• [SHORT EXERCISE] Take the data below and repeat it exactly.

• [INFORMATION SUPPLIED]
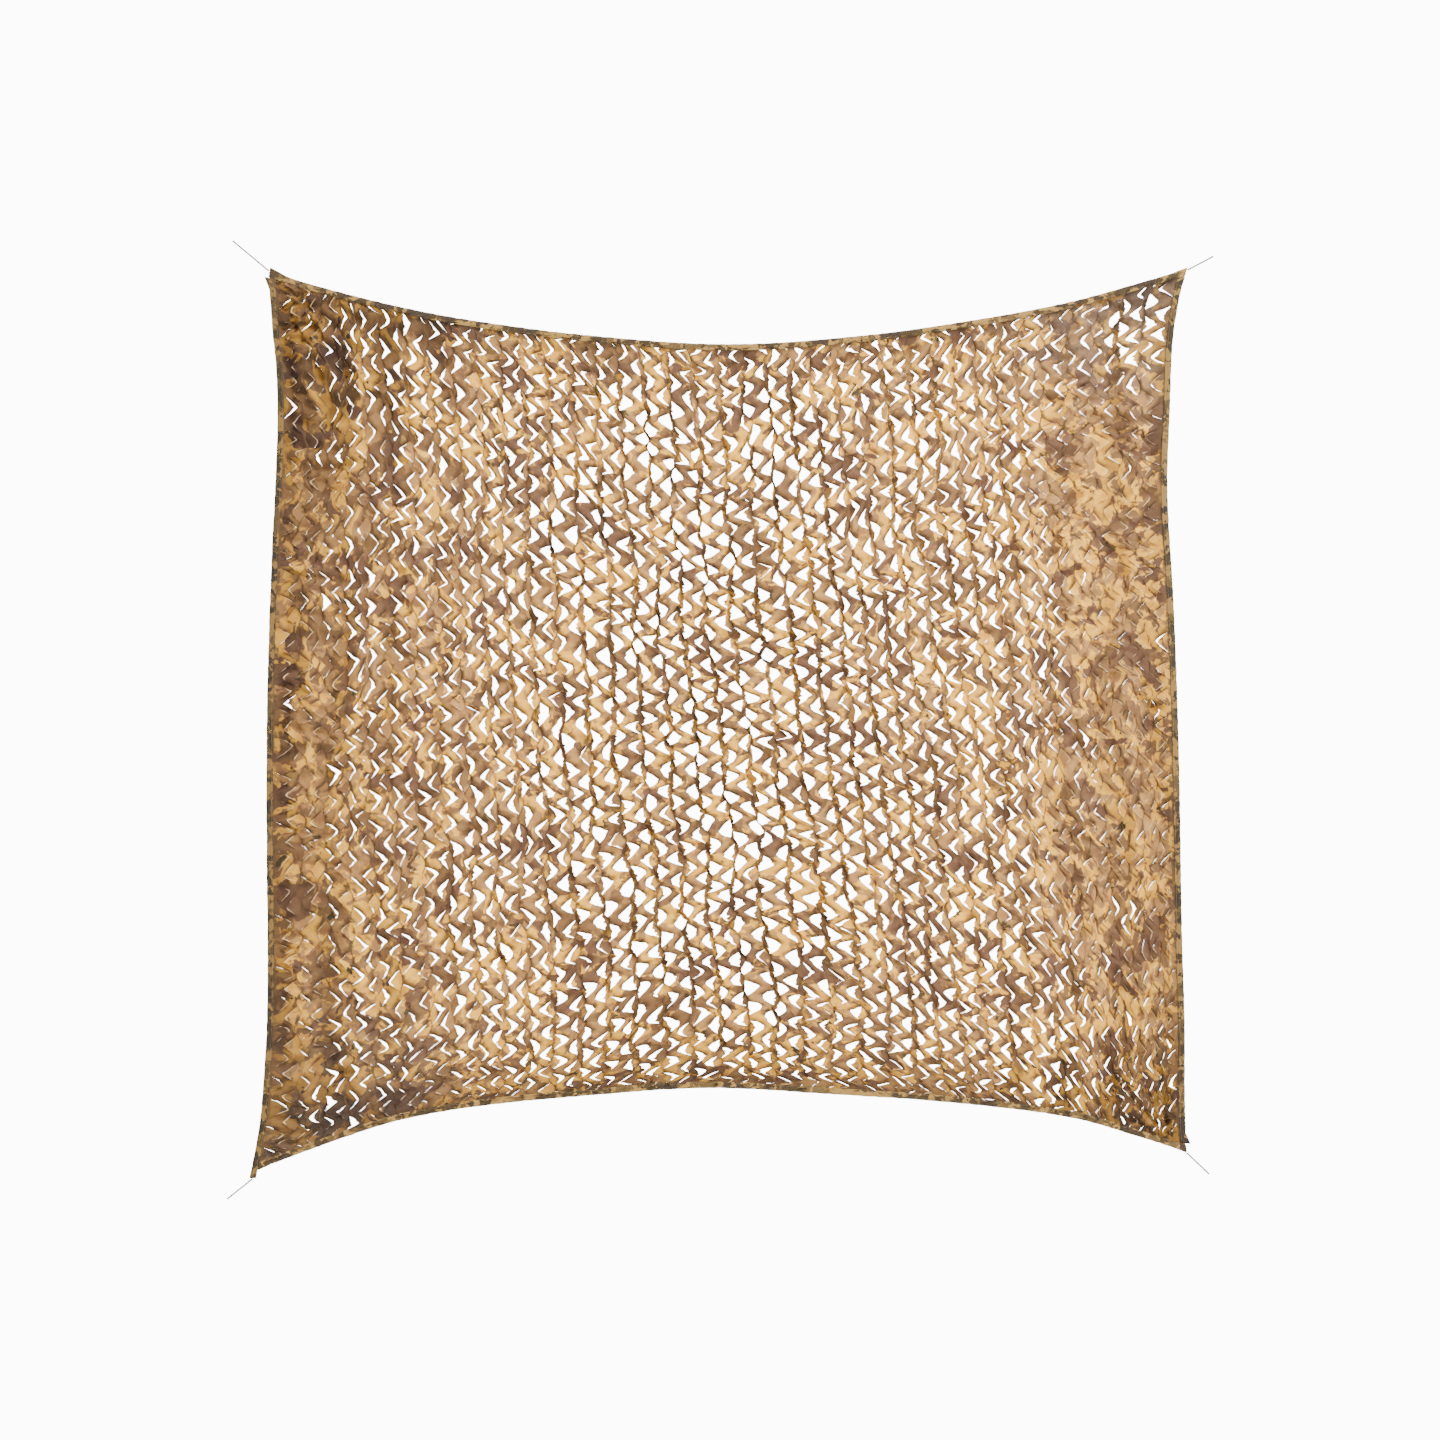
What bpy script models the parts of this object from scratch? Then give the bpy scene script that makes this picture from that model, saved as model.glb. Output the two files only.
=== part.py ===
"""Camouflage netting, about three metres square, pulled taut by a cord at each corner.

One cloth is slit in staggered rows and drawn open sideways, so that upright spines carry holes on
both sides, with zigzag ribbons between. A folded tape binds each edge, and a cord leaves each corner.

Units are metres. X runs across the net, Z runs up and Y is depth, with the face towards -Y. The origin
is the middle of the top edge.
"""

import math
import random

import bpy
from mathutils import Vector
from mathutils.geometry import delaunay_2d_cdt

# The outline, seen from the front: four corners as (x, z), and how far each edge is drawn in.
TOP_LEFT = Vector((-1.478, 0.236))
TOP_RIGHT = Vector((1.461, 0.240))
BOTTOM_LEFT = Vector((-1.534, -2.651))
BOTTOM_RIGHT = Vector((1.460, -2.586))

# Columns: share of the way from the edge's first corner to its second, and how far it is drawn in.
TOP_INSET = (
    (0.0, 0.0),
    (0.046, 0.044),
    (0.133, 0.109),
    (0.22, 0.158),
    (0.35, 0.208),
    (0.503, 0.238),
    (0.655, 0.210),
    (0.786, 0.155),
    (0.873, 0.105),
    (0.96, 0.034),
    (1.0, 0.0),
)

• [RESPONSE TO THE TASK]
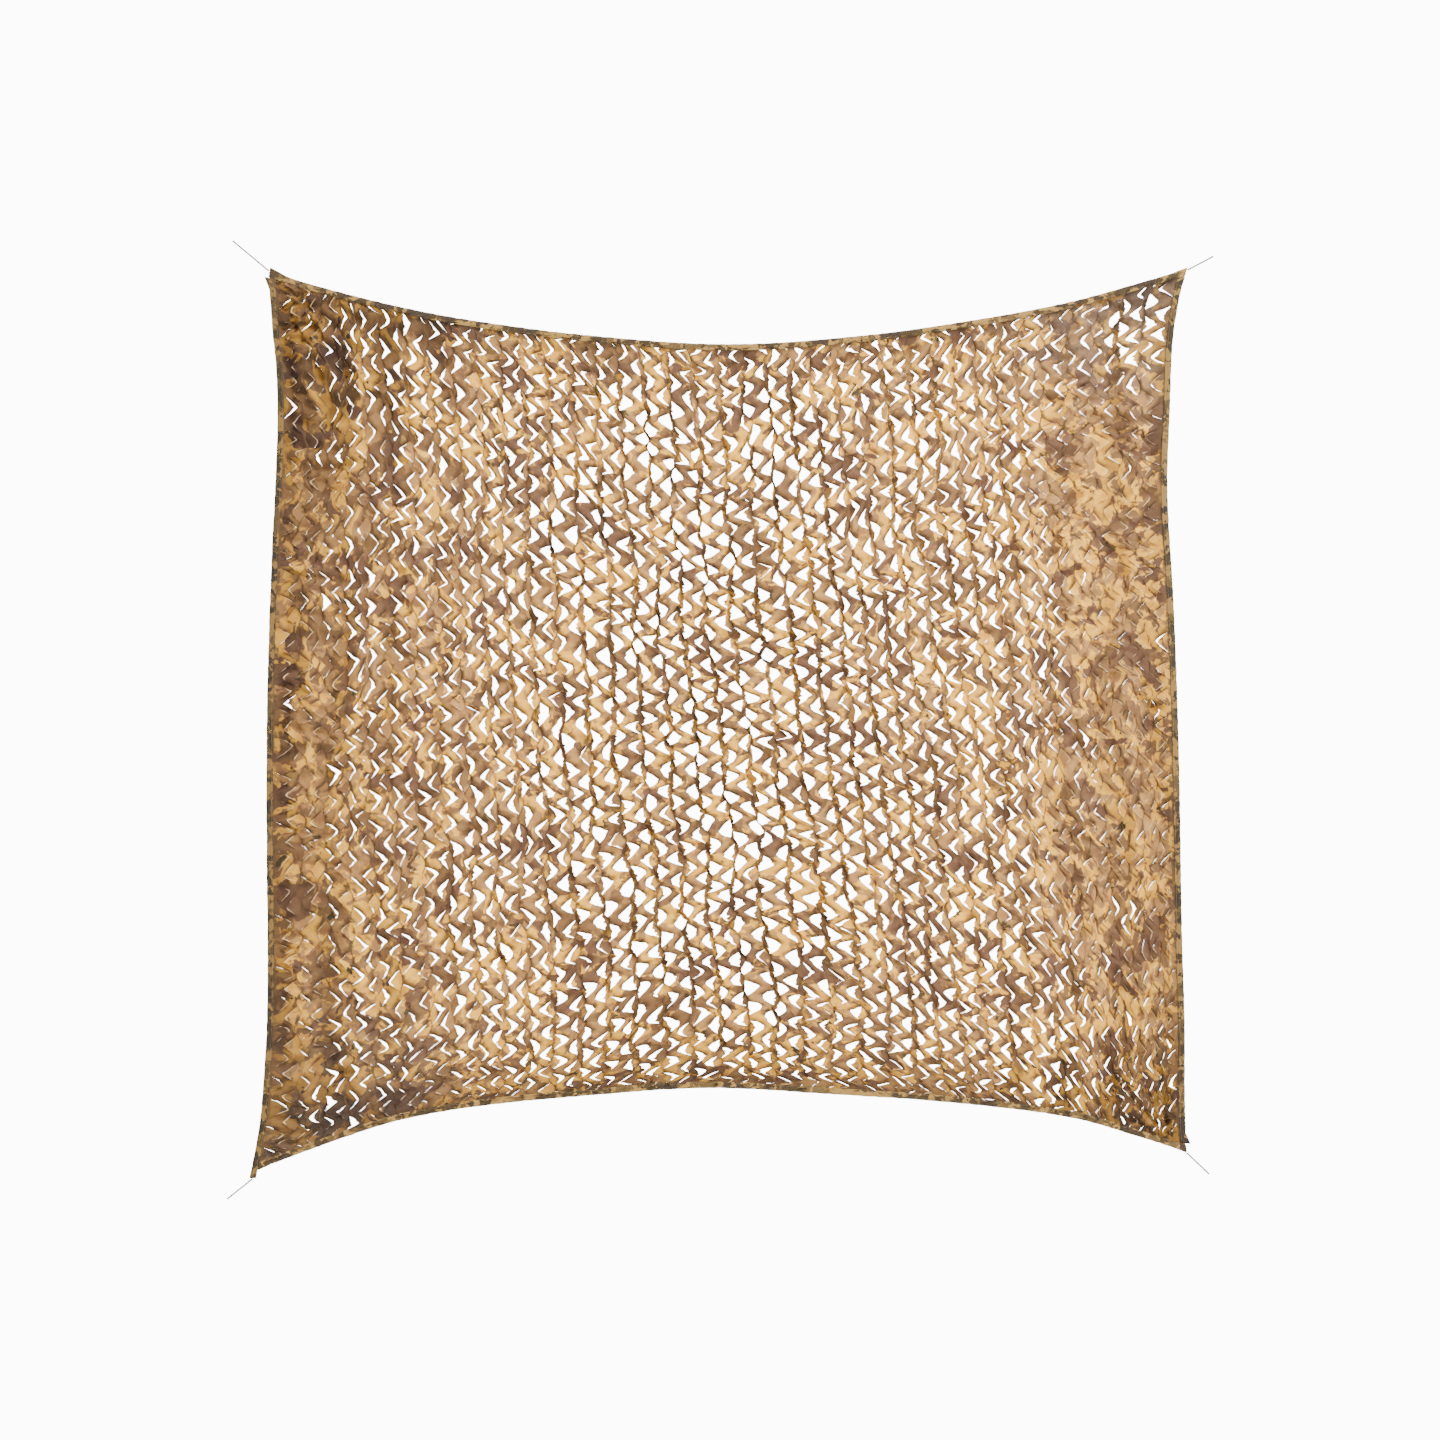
What bpy script models the parts of this object from scratch? Then give the bpy scene script that makes this picture from that model, saved as model.glb. Output the two files only.
=== part.py ===
"""Camouflage netting, about three metres square, pulled taut by a cord at each corner.

One cloth is slit in staggered rows and drawn open sideways, so that upright spines carry holes on
both sides, with zigzag ribbons between. A folded tape binds each edge, and a cord leaves each corner.

Units are metres. X runs across the net, Z runs up and Y is depth, with the face towards -Y. The origin
is the middle of the top edge.
"""

import math
import random

import bpy
from mathutils import Vector
from mathutils.geometry import delaunay_2d_cdt

# The outline, seen from the front: four corners as (x, z), and how far each edge is drawn in.
TOP_LEFT = Vector((-1.478, 0.236))
TOP_RIGHT = Vector((1.461, 0.240))
BOTTOM_LEFT = Vector((-1.534, -2.651))
BOTTOM_RIGHT = Vector((1.460, -2.586))

# Columns: share of the way from the edge's first corner to its second, and how far it is drawn in.
TOP_INSET = (
    (0.0, 0.0),
    (0.046, 0.044),
    (0.133, 0.109),
    (0.22, 0.158),
    (0.35, 0.208),
    (0.503, 0.238),
    (0.655, 0.210),
    (0.786, 0.155),
    (0.873, 0.105),
    (0.96, 0.034),
    (1.0, 0.0),
)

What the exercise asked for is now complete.